-------- MATERIAL FOR THIS TASK
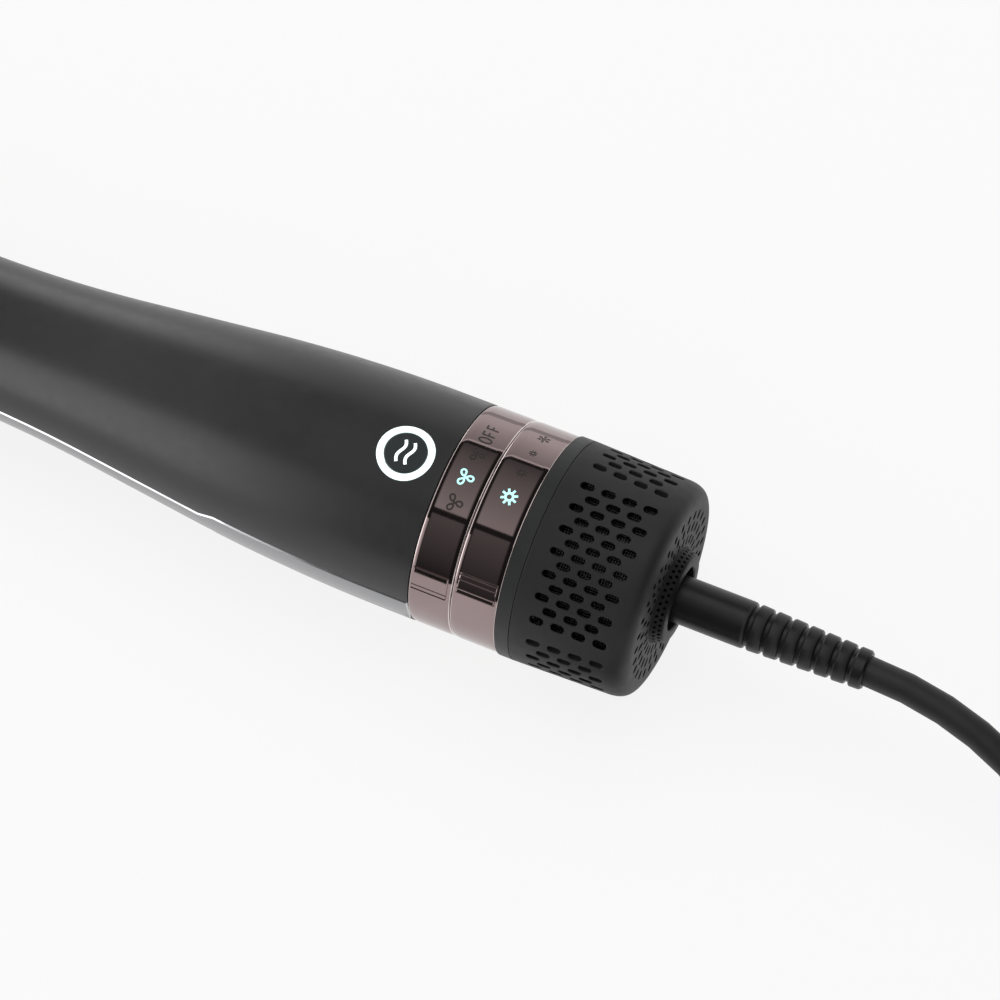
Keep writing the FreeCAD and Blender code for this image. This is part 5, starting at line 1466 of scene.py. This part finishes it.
@dataclass(frozen=True)
class DialRing:
    """A mirror-bright dial ring with two raised grips and its signs.

    Attributes:
        lips: How far its outside reaches past its start and its end.
        ridge_turns: The grip's ridges, in degrees.
        foot: How deep the outside's edges reach.
        crown: How far the outside is crowned beside each edge.
        grip_heights: The grip's height on its two sides.
        grip_margin: From the ring's edges to the grip.
        ridge_half: Half a ridge's width.
        ridge_shape: A ridge's corners: their places in its half width, and their lifts.
        lug: The wiper's lug: half its side, and its near end's distance from the axis.
        steps: Edges on a bevel, and on a crown.
    """

    name: str
    node: str
    body: Body
    start: float
    end: float
    grip_turn: float
    grip_arc: float
    marks: tuple[Mark, ...]
    lips: Pair = (0.09, 0.33)
    ridge_turns: tuple[float, ...] = (62.6, 65.0)
    radius: float = 26.0
    wall: float = 2.1
    foot: float = 0.72
    bevel: float = 0.34
    crown: float = 1.5
    crown_drop: float = 0.14
    grip_heights: Pair = (0.45, 0.5)
    grip_margin: float = 0.7
    grip_bevel: float = 0.25
    ridge_half: float = 0.2
    ridge_shape: tuple[Pair, ...] = (
        (-1, -0.15), (-0.75, 0.1), (-0.3, 0.19), (0.3, 0.19), (0.75, 0.1), (1, -0.15),
    )
    lug: Pair = (2.0, 18.5)
    sign_height: float = 0.03
    steps: int = 6

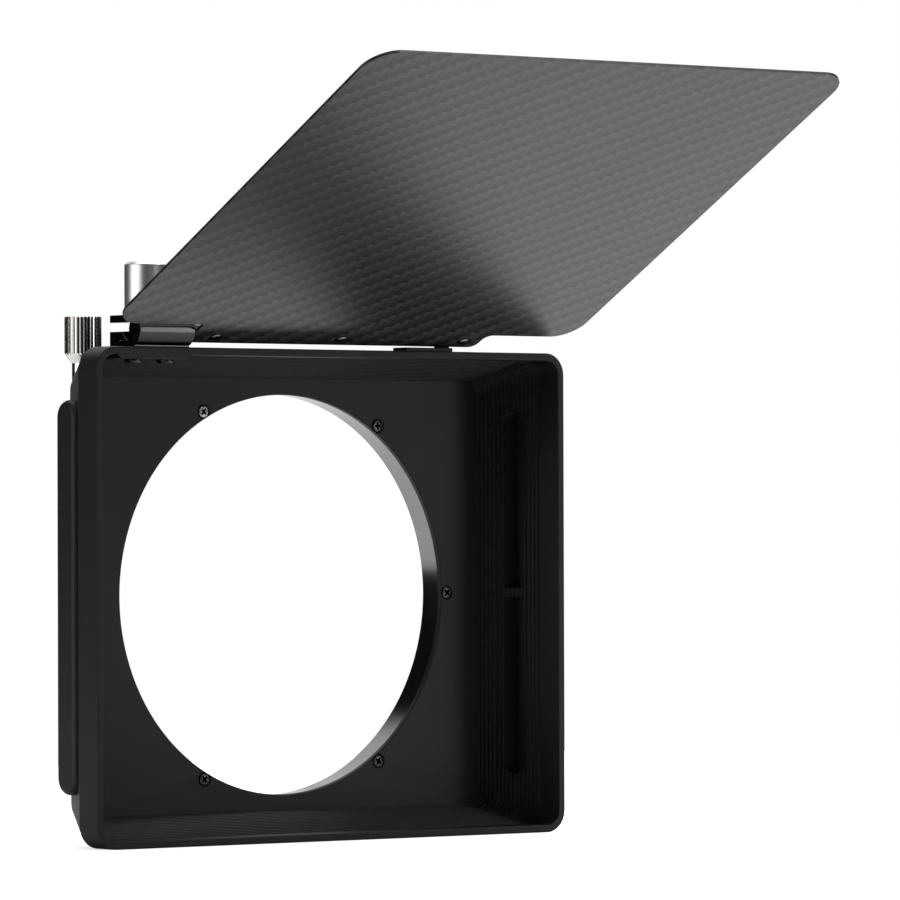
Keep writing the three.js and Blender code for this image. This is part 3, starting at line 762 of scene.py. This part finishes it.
def hood_shell(hood):
    """Tapered shell with a rounded rim and lightly broken inner steps."""
    bm = bmesh.new()
    loft(bm, outside_stations(hood) + inside_stations(hood), CORNER_SEGMENTS)
    bevel_edges(bm, folds_between(bm, RIM_FRONT - MM, RIM_FRONT + 0.1 * MM), 0.4 * MM, 3)
    bevel_edges(bm, folds_between(bm, RIM_FRONT + 10 * MM, 0), 0.12 * MM, 1)
    return to_object(bm, "hood_shell")


def add_casings(shell, hood):
    """Join the round-ended casing on each side to the shell."""
    middle, width, height = CASING
    for side in (-1, 1):
        outline = obround_points(RIM_FRONT / MM + middle, width, height)
        casing = prism("casing", outline, "X", side * 90, side * 103, 2.4, 60, 6)
        bm = bmesh.new()
        loft(bm, inside_stations(hood), CORNER_SEGMENTS)
        carve(casing, to_object(bm, "void"))
        carve(shell, casing, "UNION")


def cut_pockets(shell):
    """Cut two slots, one above the other, into the wall on each side."""
    middle, width, height = POCKET
    upper = obround_points(RIM_FRONT / MM + middle, width, height, 1.65)
    lower = [(a, -b) for a, b in upper]
    for side in (-1, 1):
        for points in (lower, upper):
            carve(shell, prism("pocket", points, "X", side * 80, side * 100.2))


class MATTEBOX_OT_hood(bpy.types.Operator):
    """Build the hood with its stepped inside, side casings and screw holes"""

    bl_idname = "mattebox.hood"
    bl_label = "Hood"

    def execute(self, context):
        hood = settings("hood")
        shell = hood_shell(hood)
        add_casings(shell, hood)
        cut_pockets(shell)
        front, plate, radius = RIM_FRONT / MM, PLATE_FRONT / MM, hood.bore / 2 / MM
        pad = [(-93, 82.8), (-64.7, 82.8), (-61.7, 85.8), (-96, 85.8)]
        carve(shell, prism("pad", pad, "Y", front, front + 11.9, 0.2), "UNION")
        bore = [
            (0, plate - 1), (radius + 0.3, plate - 1), (radius + 0.3, plate), (radius, plate + 0.3),
            (radius, plate + 4), (0, plate + 4),
        ]
        carve(shell, turned("bore", bore, 192, facing(REARWARD)))
        cut_sinks(shell, RING_PLACES, REARWARD, *HOOD_SINK)
        for place in LEFT_PLACES:
            cut_hole(shell, LEFT_HOLE, -1, 8, Matrix.Translation(place), 40)
        pin = Vector((83.25 * MM, PLATE_FRONT, 75.2 * MM))
        cut_hole(shell, 0.5, -1, 4, facing(REARWARD, pin), 24)
        dress(shell, "hood coating", "hood_black", "hood_body", ("hood",), HOOD_FOLD)
        return {"FINISHED"}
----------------
## PROMPT
Copy every record exactly as presented.

## ANSWER TO THE PROBLEM
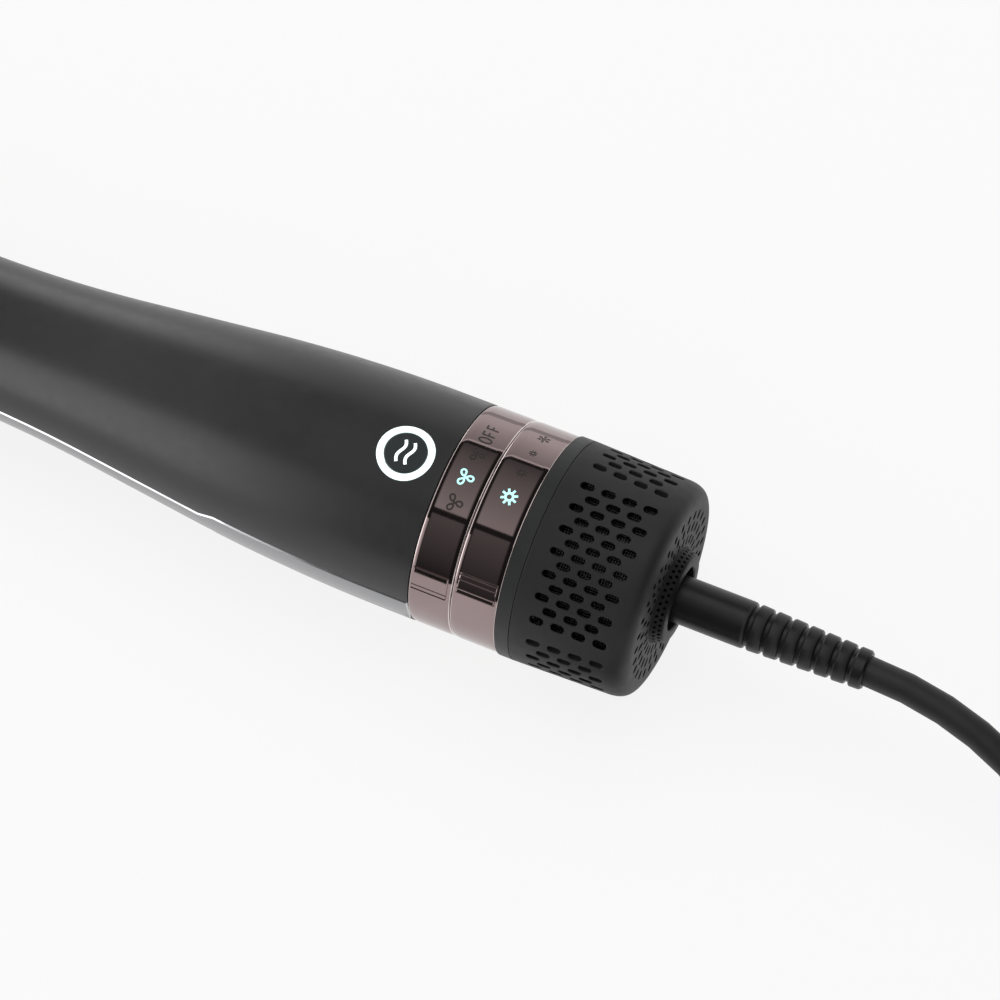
Keep writing the FreeCAD and Blender code for this image. This is part 5, starting at line 1466 of scene.py. This part finishes it.
@dataclass(frozen=True)
class DialRing:
    """A mirror-bright dial ring with two raised grips and its signs.

    Attributes:
        lips: How far its outside reaches past its start and its end.
        ridge_turns: The grip's ridges, in degrees.
        foot: How deep the outside's edges reach.
        crown: How far the outside is crowned beside each edge.
        grip_heights: The grip's height on its two sides.
        grip_margin: From the ring's edges to the grip.
        ridge_half: Half a ridge's width.
        ridge_shape: A ridge's corners: their places in its half width, and their lifts.
        lug: The wiper's lug: half its side, and its near end's distance from the axis.
        steps: Edges on a bevel, and on a crown.
    """

    name: str
    node: str
    body: Body
    start: float
    end: float
    grip_turn: float
    grip_arc: float
    marks: tuple[Mark, ...]
    lips: Pair = (0.09, 0.33)
    ridge_turns: tuple[float, ...] = (62.6, 65.0)
    radius: float = 26.0
    wall: float = 2.1
    foot: float = 0.72
    bevel: float = 0.34
    crown: float = 1.5
    crown_drop: float = 0.14
    grip_heights: Pair = (0.45, 0.5)
    grip_margin: float = 0.7
    grip_bevel: float = 0.25
    ridge_half: float = 0.2
    ridge_shape: tuple[Pair, ...] = (
        (-1, -0.15), (-0.75, 0.1), (-0.3, 0.19), (0.3, 0.19), (0.75, 0.1), (1, -0.15),
    )
    lug: Pair = (2.0, 18.5)
    sign_height: float = 0.03
    steps: int = 6

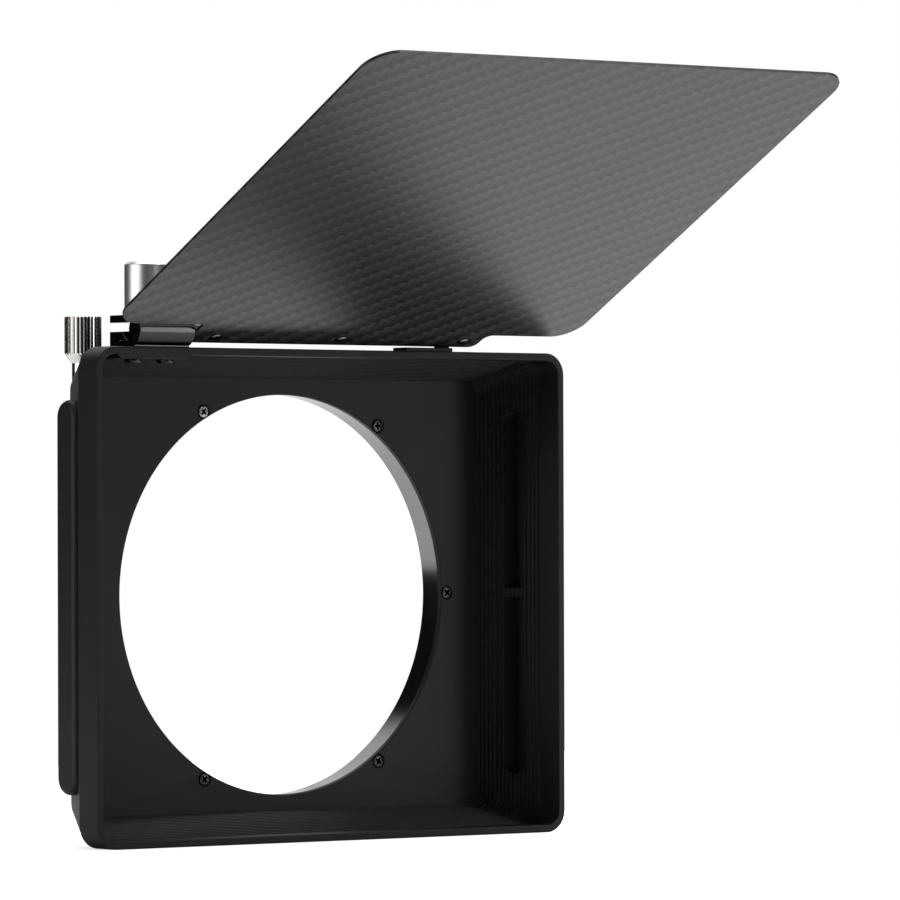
Keep writing the three.js and Blender code for this image. This is part 3, starting at line 762 of scene.py. This part finishes it.
def hood_shell(hood):
    """Tapered shell with a rounded rim and lightly broken inner steps."""
    bm = bmesh.new()
    loft(bm, outside_stations(hood) + inside_stations(hood), CORNER_SEGMENTS)
    bevel_edges(bm, folds_between(bm, RIM_FRONT - MM, RIM_FRONT + 0.1 * MM), 0.4 * MM, 3)
    bevel_edges(bm, folds_between(bm, RIM_FRONT + 10 * MM, 0), 0.12 * MM, 1)
    return to_object(bm, "hood_shell")


def add_casings(shell, hood):
    """Join the round-ended casing on each side to the shell."""
    middle, width, height = CASING
    for side in (-1, 1):
        outline = obround_points(RIM_FRONT / MM + middle, width, height)
        casing = prism("casing", outline, "X", side * 90, side * 103, 2.4, 60, 6)
        bm = bmesh.new()
        loft(bm, inside_stations(hood), CORNER_SEGMENTS)
        carve(casing, to_object(bm, "void"))
        carve(shell, casing, "UNION")


def cut_pockets(shell):
    """Cut two slots, one above the other, into the wall on each side."""
    middle, width, height = POCKET
    upper = obround_points(RIM_FRONT / MM + middle, width, height, 1.65)
    lower = [(a, -b) for a, b in upper]
    for side in (-1, 1):
        for points in (lower, upper):
            carve(shell, prism("pocket", points, "X", side * 80, side * 100.2))


class MATTEBOX_OT_hood(bpy.types.Operator):
    """Build the hood with its stepped inside, side casings and screw holes"""

    bl_idname = "mattebox.hood"
    bl_label = "Hood"

    def execute(self, context):
        hood = settings("hood")
        shell = hood_shell(hood)
        add_casings(shell, hood)
        cut_pockets(shell)
        front, plate, radius = RIM_FRONT / MM, PLATE_FRONT / MM, hood.bore / 2 / MM
        pad = [(-93, 82.8), (-64.7, 82.8), (-61.7, 85.8), (-96, 85.8)]
        carve(shell, prism("pad", pad, "Y", front, front + 11.9, 0.2), "UNION")
        bore = [
            (0, plate - 1), (radius + 0.3, plate - 1), (radius + 0.3, plate), (radius, plate + 0.3),
            (radius, plate + 4), (0, plate + 4),
        ]
        carve(shell, turned("bore", bore, 192, facing(REARWARD)))
        cut_sinks(shell, RING_PLACES, REARWARD, *HOOD_SINK)
        for place in LEFT_PLACES:
            cut_hole(shell, LEFT_HOLE, -1, 8, Matrix.Translation(place), 40)
        pin = Vector((83.25 * MM, PLATE_FRONT, 75.2 * MM))
        cut_hole(shell, 0.5, -1, 4, facing(REARWARD, pin), 24)
        dress(shell, "hood coating", "hood_black", "hood_body", ("hood",), HOOD_FOLD)
        return {"FINISHED"}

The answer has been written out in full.